I already posted everything below on its own PAGE, so I apologize for “double-dipping” the same info twice — but I feel it’s important enough to warrant an entry here on the HOME PAGE as well. I probably should have put it up here first.
So, in case you missed it when it went up yesterday on a back-page, here it is as a headline. The BRITISH ARMY LIST should be coming very soon, as it is much, MUCH shorter to transcribe!
In time (hopefully before too long) I will post info on all the figures used for all the units and LINKS to the companies that manufacture them — though I imagine most visitors to this site know that stuff already!
REGULAR INFANTRY
At the battle (7/27/1880): ________In the game (7/27/2010):
5 Regts. Kabuli Infantry _____________4 x 20 fig. units + 5 additional leaders
4 Regts. Herati Infantry _____________2 x 20 fig. units + 2 additional leaders
1 Regt. Kandahari Infantry ___________1 x 20 fig. unit + 2 additional leaders
1 Regt. The Wali’s mutineer infantry_____1 x 20 fig. unit + 1 additional leader
SUB-TOTAL: approx. 7,000 men________SUB-TOTAL: 170 figs.
REGULAR CAVALRY
At the battle:_________________In the game:
1,000 Kabuli cavalry______________3 x 12 fig. units + 1 additional leader
SUB-TOTAL: approx. 1,000 men______SUB-TOTAL: 37 figs.
REGULAR ARTILLERY*
At the battle:________________In the game:
36 guns & crew*_______________12 guns, each w/4 fig. crew
_____________________________SUB-TOTAL: 48 figs.
IRREGULAR CAVALRY
At the battle:___________________In the game:
Approx. 3,000_____________________4 x 12 fig. units + 2 additional leaders
Jamshidi & Feroz-Kohi
tribal horse
SUB-TOTAL: approx. 3,000 men________SUB-TOTAL: 50 figs.
TRIBAL & GHAZI INFANTRY
At the battle:____________In the game:
Approx. 15,000 men_______6 x 20 fig. unit of Tribesmen + 2 additional leaders
_______________________6 x 20 fig. unit of Ghazis + 2 additional leaders
SUB-TOTAL: approx. 15,000 men____SUB-TOTAL: 244 figs.

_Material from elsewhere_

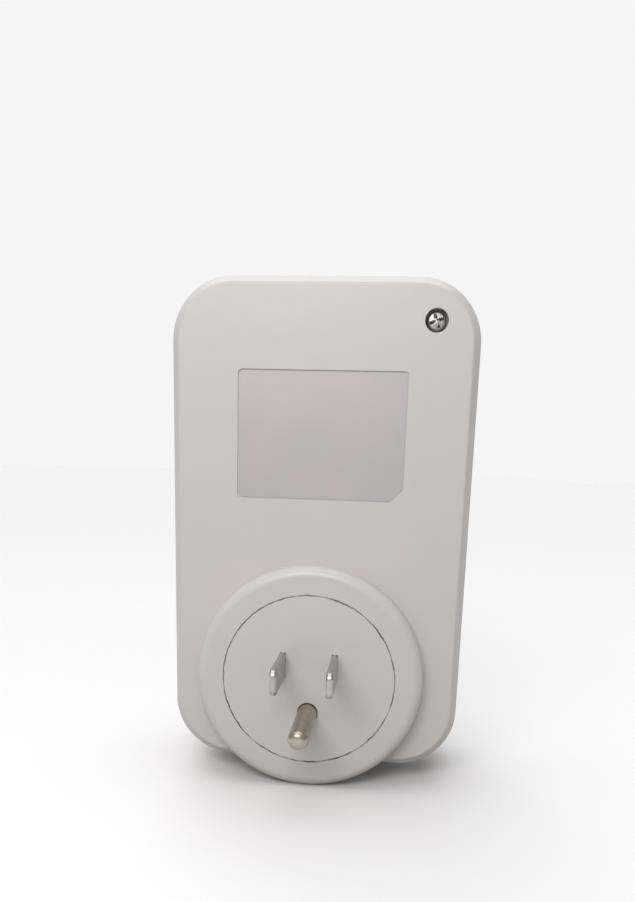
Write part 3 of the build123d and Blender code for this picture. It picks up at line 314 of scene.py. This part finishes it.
case_white = (0.634, 0.594, 0.566)
# lighter colour of the painted highlight along the case's rims
case_rim_highlight = (0.72, 0.69, 0.66)
# near-black colour of the painted shade line in the seam round the plug disc
seam_shade = (0.045, 0.042, 0.038)
case_finish = moulded("case_plastic", case_white, cloud=0.98)
# painted highlight along the front case's rims
case_finish.edges(0.25 * MM, case_rim_highlight, 0.4)
rear_finish = moulded("rear_case_plastic", case_white, cloud=0.98)
# painted highlight along the rear case's rims
rear_finish.edges(0.25 * MM, case_rim_highlight, 0.4)
# painted shade line where the plug disc meets the rear case
rear_finish.ringed(seam_radius, 0.2 * MM, seam_shade, 0.9)
disc_finish = moulded("plug_disc_plastic", (0.640, 0.602, 0.580), cloud=0.98)
# painted shade line in the seam, on the plug disc's side
disc_finish.ringed(seam_radius, 0.24 * MM, seam_shade, 0.9)
dial_finish = moulded("dial_plastic", (0.75, 0.725, 0.70), roughness=0.38, cloud=0.98)
insert_finish = moulded("outlet_plastic", (0.70, 0.675, 0.645), cloud=0.98)
plate_finish = moulded("gear_plate_plastic", (0.58, 0.575, 0.54), roughness=0.5)
gear_finish = moulded("gear_nylon", (0.78, 0.76, 0.69), roughness=0.42)
bobbin_finish = moulded("bobbin_plastic", (0.72, 0.69, 0.58), roughness=0.45)
lever_finish = moulded("lever_acetal", (0.05, 0.12, 0.30), roughness=0.4, cloud=0.8)
switch_body_finish = moulded("microswitch_plastic", (0.018, 0.018, 0.02), roughness=0.4, cloud=0.7)
pin_finish = moulded("pin_plastic", (0.028, 0.092, 0.30), cloud=0.82)
# painted highlight along the pins' edges
pin_finish.edges(0.15 * MM, (0.10, 0.20, 0.44), 0.5)
red_finish = moulded("red_switch_plastic", (0.50, 0.018, 0.02), roughness=0.21, cloud=0.85)
# painted highlight along the red plastic's edges
red_finish.edges(0.2 * MM, (0.66, 0.07, 0.06), 0.5)
plunger_finish = moulded("plunger_plastic", (0.45, 0.03, 0.025), roughness=0.4, cloud=0.85)
wire_finish = moulded("wire_insulation", (0.022, 0.022, 0.024), roughness=0.48, cloud=0.7)

plug_finish = metal("nickel_plate", (0.50, 0.478, 0.44), 0.34, along=(1.0, 0.08, 1.0))
plug_finish.mottled((0.38, 0.36, 0.325), 1.3 * MM, 0.3)
# painted highlight along the plug blades' edges
plug_finish.edges(0.12 * MM, (0.62, 0.60, 0.56), 0.8)
pin_metal_finish = metal("nickel_on_brass", (0.47, 0.43, 0.36), 0.33, along=(1.0, 0.06, 1.0))
pin_metal_finish.mottled((0.30, 0.26, 0.19), 1.8 * MM, 0.4)
brass_finish = metal("contact_brass", (0.74, 0.54, 0.24), 0.34, along=(1.0, 0.1, 1.0))
steel_finish = metal("shaft_steel", (0.56, 0.56, 0.57), 0.2, along=(1.0, 0.05, 1.0))
screw_finish = metal("screw_zinc", (0.46, 0.455, 0.43), 0.33, size=0.3 * MM, depth=0.06 * MM)
screw_finish.mottled((0.22, 0.215, 0.20), 0.5 * MM, 0.7)
motor_finish = metal("motor_steel", (0.50, 0.51, 0.50), 0.36, size=0.5 * MM, depth=0.006 * MM)
copper_finish = metal("winding_copper", (0.55, 0.20, 0.08), 0.34)
magnet_finish = metal("rotor_ferrite", (0.07, 0.07, 0.075), 0.55, size=0.4 * MM)

foil_finish = Finish("label_foil", (0.50, 0.462, 0.452), 0.45, metallic=0.3)
foil_finish.mottled((0.47, 0.437, 0.428), 16 * MM, 0.6)
foil_finish.handled(0.05, 8 * MM)
foil_finish.grained(0.3 * MM, 0.002 * MM)

lens_finish = Finish("lens_red", (0.62, 0.02, 0.015), 0.12, Transmission_Weight=0.55, IOR=1.49)
lens_finish.grained(0.9 * MM, 0.05 * MM)
lens_finish.mottled((0.45, 0.012, 0.01), 2 * MM, 0.5)
glass_finish = Finish("lamp_glass", (0.93, 0.90, 0.86), 0.06, Transmission_Weight=0.9, IOR=1.5)
glass_finish.handled(0.04, 1.0 * MM)
resistor_finish = moulded("resistor_lacquer", (0.50, 0.36, 0.18), cloud=0.9)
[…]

GRAND TOTAL AT THE BATTLE: Approx. 25,000-30,000 MEN
GRAND TOTAL FOR THE GAME: 548 figs.
*NOTE REGARDING AFGHAN ARTILLERY AT MAIWAND:
According to my non-professional but somewhat exhaustive research, Ayub Khan’s army which set out for Maiwand contained 36 guns — but en route from Herat, one battery of 6 stayed behind in the city of Farah (LINK to wikipedia’s FARAH page), leaving a total of 30 guns; then there is a near-definitive record of a FULL BATTERY of Afghan artillery WITHDRAWING from the field before firing a single shot or even having “dropped trails” to set up its guns (see the page of this blog devoted to Baden-Powell’s visit to Maiwand battlefield weeks later — Baden-Powell visits the battlefield — for his first-person report re: what may have been one of the guns from that never-engaged Afghan artillery battery).
This leaves us with 24 Afghan artillery pieces actually lobbing shells at the enemy during the course of the day.
Using the not uncommon tactical-level horse-&-musket period scale ratio of 2:1, with a two-gun “section” represented on the table by a single model canon & crew, this gave me a grand total of 12 Afghan guns, which — using the Table of Organization and Equipment from The Sword And The Flame — meant FOUR 3-GUN BATTERIES, one of which I classified as ARMSTRONG RIFLED BREECH LOADERS, with longer range than the best of the British Artillery, while the remainder were treated as lesser quality guns than the RHA battery’s but equal to the guns of the improvised Smooth Bore battery, manned by crews formed from infantrymen of the 66th Regt.